The big takeaway is the difference between subdomains and vhosts. Subdomains live in DNS, vhosts live in the web server’s config. Sometimes they overlap (a subdomain is also configured as a vhost) and sometimes they don’t (a vhost might exist on the server but never have a public DNS record). That’s why both modes exist and why both are worth running on a target.
A couple of practical things from doing this stuff repeatedly. Wordlist quality matters more than scan settings. A bigger wordlist finds more, but an appropriate wordlist finds the right things faster. SecLists is your friend, get familiar with what’s in /usr/share/wordlists/SecLists/Discovery/. Also save your output (-o) on anything beyond a quick test, you’ll want to grep through it later.

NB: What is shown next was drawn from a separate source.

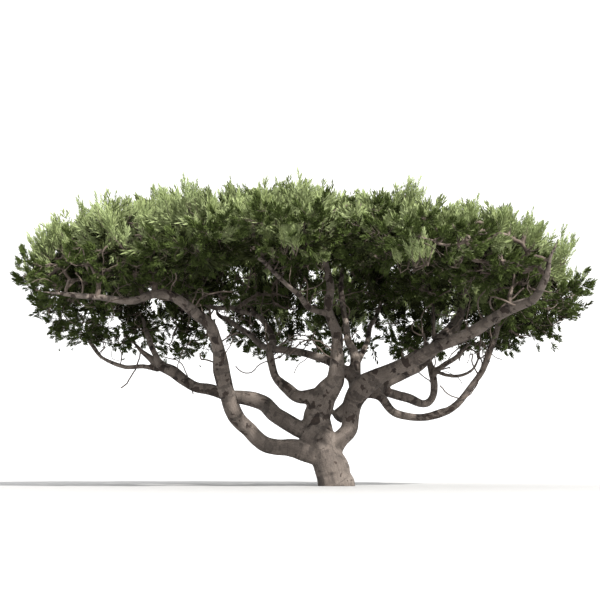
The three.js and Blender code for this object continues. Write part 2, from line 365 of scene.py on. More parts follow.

Gobuster is loud. It’s not stealthy, it’s not subtle, and on a real target with any kind of monitoring you will absolutely show up in their logs. Fine for CTFs and labs, but on real engagements think about the --delay flag and lower thread counts. There’s a quieter cousin called feroxbuster and one called ffuf that’s more flexible if you grow out of Gobuster. But this is the standard starting point and what most writeups will use.